PNQ2: Furthermore, isn't the entire point of subspace to correct for relativistic effects? I can understand full impulse (0.25c) messing things up, but not warp speeds?
PNQ3: Shouldn't the current date and time at Starfleet headquarters be the "official time" against which all logs are marked? I mean, I can understand each ship, etc. having a local clock for shifts and missions, but everything should be correlated back to the official clock for the ship's logs, right?

Nate the Great 08-16-2021 12:28 PM

Courtesy of Facebook:

PNQ: What's the first major world event you remember as a child?

I was a little too young for the Challenger disaster, I don't recall the fall of the Berlin Wall, etc.

Truth be told, the first major world event that I witnessed knowing that it was a BIG DEAL was 9/11, and I was 19 at the time.

Nate the Great 08-20-2021 01:04 AM

PNQ: Do you think they'll eventually do a Kelvin-style reboot of TNG?
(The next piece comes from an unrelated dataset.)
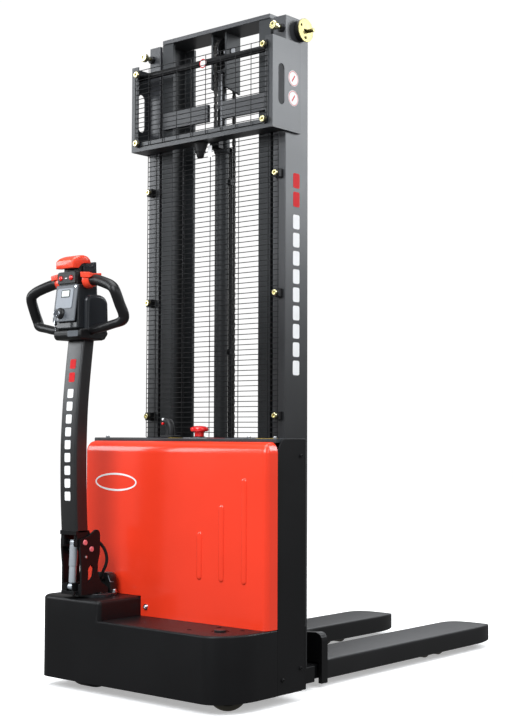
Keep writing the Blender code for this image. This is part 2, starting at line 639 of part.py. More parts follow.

Nate the Great 08-29-2021 07:17 PM

Ed Asner died today.

Yet another in a long line of "I thought they were already dead" entries.

PNQ: Favorite Asner role?

The Mary Tyler Moore Show and similar are way before my time. I had completely forgotten that he voiced Hudson in Gargoyles, so I guess that would have to be my pick in retrospect. Second would be J. Jonah Jameson, and third is his various appearances as Granny Goodness.

As for Mike Cosgrove on Freakazoid, I never really watched that show. The whole Animaniacs-style of overly topical jokes doesn't appeal to me.